WHAT TO WORK ON: Reproduce the section of the listing that begins at the line containing "doc.recompute()" and finishes at the line containing "cad_parts[node].hide_render = cad_parts[node].hide_viewport". Include both end lines and nothing beyond them.

AVAILABLE DATA:
___

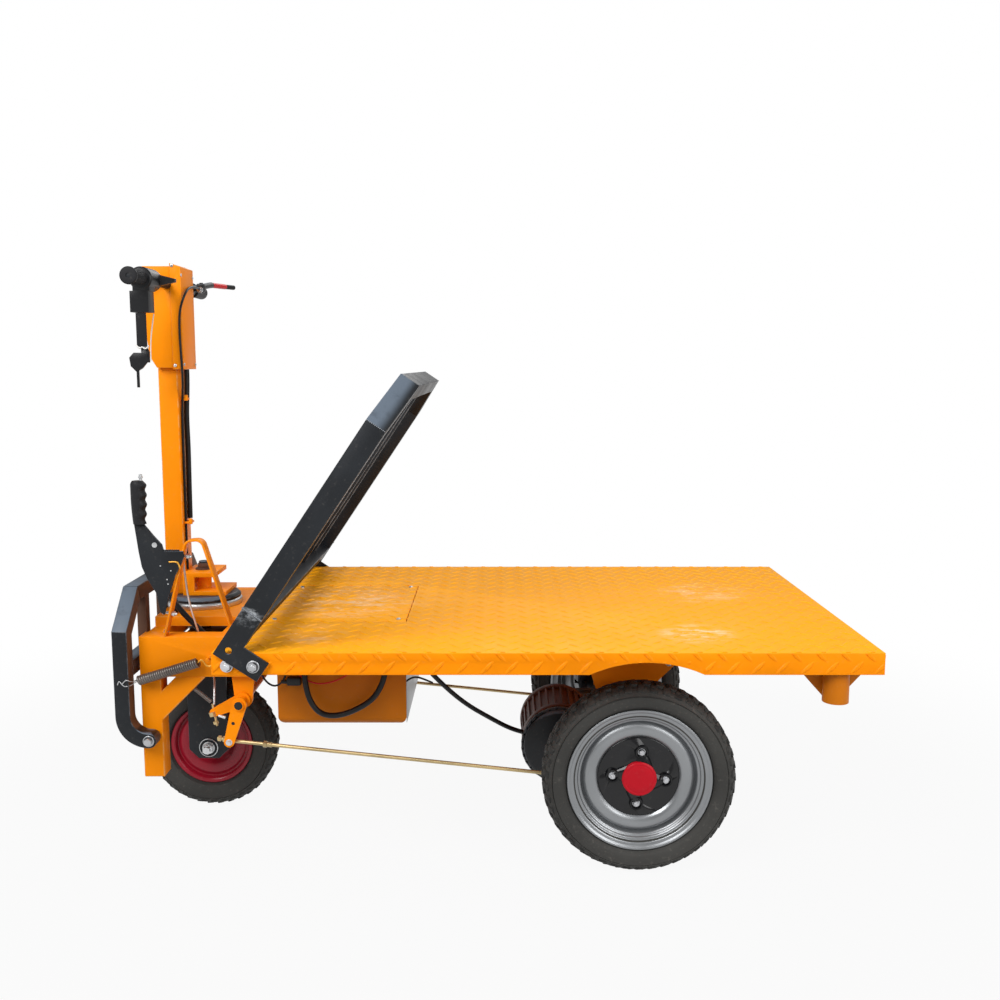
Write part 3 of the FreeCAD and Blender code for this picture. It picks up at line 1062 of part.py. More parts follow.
def build_keys():
    """Strap hung on the handlebar behind the throttle, with two keys on its end."""
    side = "-bar_half + throttle_length + 3"
    inside = "(bar_radius + seat_gap)"
    loop = turned([(0, inside), ("strap_loop", inside), ("strap_loop", f"{inside} + strap_thick"),
                   (0, f"{inside} + strap_thick")], ("bar_place", side, "bar_height"))
    near = f"bar_place - {inside} - seat_gap"
    low = "bar_height - strap_long"
    tail = plate("XZ", [(near, "bar_height - strap_wide / 3"), ("bar_place - strap_out + strap_wide", "bar_height - 30"),
                        ("bar_place - strap_out + strap_wide", low), ("bar_place - strap_out", low),
                        ("bar_place - strap_out", "bar_height - 30"), (f"{near} - 8", "bar_height + 2"),
                        (near, "bar_height + 2")], "strap_thick", (0, side, 0))
    node("key_strap", fuse(loop, tail))
    spot = ("bar_place - strap_out + strap_wide / 2", low)
    head = plate("XZ", drawn([(-3.2, -2.6), (-2.1, -1.4), (-0.6, -1.4), (1.2, -1.8), (1.5, -3.4), (0, -5.2), (-1.5, -6.1),
                              (-2.9, -4.7)], "key_unit", spot), "key_thick", (0, f"{side} - key_thick / 2", 0))
    second = plate("XZ", drawn([(-0.3, -0.03), (1.2, -0.03), (1.7, -1.2), (1.7, -3.8), (-0.3, -3.8)], "key_unit", spot),
                   "key_thick", (0, side, 0))
    blade = plate("XZ", drawn([(-1.6, -5), (-0.9, -5), (-0.9, -9.9), (-1.6, -9.9)], "key_unit", spot),
                  "key_thick / 3", (0, f"{side} - key_thick / 6", 0))
    node("keys", fuse(head, second, blade))


build_deck()
build_rails()
build_cross_members()
build_legs()
build_turntable()
build_fork()
build_bracket()
build_post()
build_head()
build_controls()
build_driven_wheels()
build_steered_wheel()
build_axle()
build_drive()
build_axle_hangers()
build_battery()
build_rack()
build_pedal()
node("pivot_bolts", group(rack_bolts(), pedal_bolts()))
build_springs()
build_hand_brake()
build_linkage()
build_sockets()
build_cables()
build_keys()

doc.recompute()
faults = [thing.Name for thing in doc.Objects if {"Invalid", "Error"} & set(thing.State)]
faults += [name for name, thing in NODES.items() if thing.Shape.isNull() or not thing.Shape.isValid()]
if faults:
    raise SystemExit("these objects failed: " + ", ".join(faults))

os.makedirs("parts", exist_ok=True)
for name, thing in NODES.items():
    thing.Shape.exportStep(f"parts/{name}.step")
print(len(NODES), "nodes")
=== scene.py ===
"""Looks of a three-wheeled electric hand cart, built round its CAD frame.

All sizes are metres. +X runs along the bed away from the steering post, +Y to the rider's left and +Z up,
so the right side of the cart is towards -Y.
"""
import json
import math

import bmesh
import bpy
from mathutils import Matrix, Vector


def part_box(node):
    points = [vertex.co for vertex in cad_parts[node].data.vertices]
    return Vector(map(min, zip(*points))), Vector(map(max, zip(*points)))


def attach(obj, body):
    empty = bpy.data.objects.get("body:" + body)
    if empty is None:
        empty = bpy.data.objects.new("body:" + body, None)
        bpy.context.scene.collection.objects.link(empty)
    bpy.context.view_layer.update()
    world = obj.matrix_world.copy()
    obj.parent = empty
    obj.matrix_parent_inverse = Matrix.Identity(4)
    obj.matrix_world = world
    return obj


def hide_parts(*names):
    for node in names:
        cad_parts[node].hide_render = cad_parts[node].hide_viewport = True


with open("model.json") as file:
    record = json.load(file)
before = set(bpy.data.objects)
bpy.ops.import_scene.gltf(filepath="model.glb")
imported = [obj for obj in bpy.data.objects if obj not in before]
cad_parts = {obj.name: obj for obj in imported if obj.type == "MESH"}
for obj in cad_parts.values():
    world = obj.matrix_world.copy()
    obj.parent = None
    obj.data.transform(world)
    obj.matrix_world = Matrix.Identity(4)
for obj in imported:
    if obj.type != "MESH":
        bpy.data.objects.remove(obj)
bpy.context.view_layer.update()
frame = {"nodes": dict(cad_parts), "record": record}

SIDES = {"right": -1, "left": 1}
X, Y, Z = (1, 0, 0), (0, 1, 0), (0, 0, 1)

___

EXERCISE OUTPUT:
doc.recompute()
faults = [thing.Name for thing in doc.Objects if {"Invalid", "Error"} & set(thing.State)]
faults += [name for name, thing in NODES.items() if thing.Shape.isNull() or not thing.Shape.isValid()]
if faults:
    raise SystemExit("these objects failed: " + ", ".join(faults))

os.makedirs("parts", exist_ok=True)
for name, thing in NODES.items():
    thing.Shape.exportStep(f"parts/{name}.step")
print(len(NODES), "nodes")
=== scene.py ===
"""Looks of a three-wheeled electric hand cart, built round its CAD frame.

All sizes are metres. +X runs along the bed away from the steering post, +Y to the rider's left and +Z up,
so the right side of the cart is towards -Y.
"""
import json
import math

import bmesh
import bpy
from mathutils import Matrix, Vector


def part_box(node):
    points = [vertex.co for vertex in cad_parts[node].data.vertices]
    return Vector(map(min, zip(*points))), Vector(map(max, zip(*points)))


def attach(obj, body):
    empty = bpy.data.objects.get("body:" + body)
    if empty is None:
        empty = bpy.data.objects.new("body:" + body, None)
        bpy.context.scene.collection.objects.link(empty)
    bpy.context.view_layer.update()
    world = obj.matrix_world.copy()
    obj.parent = empty
    obj.matrix_parent_inverse = Matrix.Identity(4)
    obj.matrix_world = world
    return obj


def hide_parts(*names):
    for node in names:
        cad_parts[node].hide_render = cad_parts[node].hide_viewport = True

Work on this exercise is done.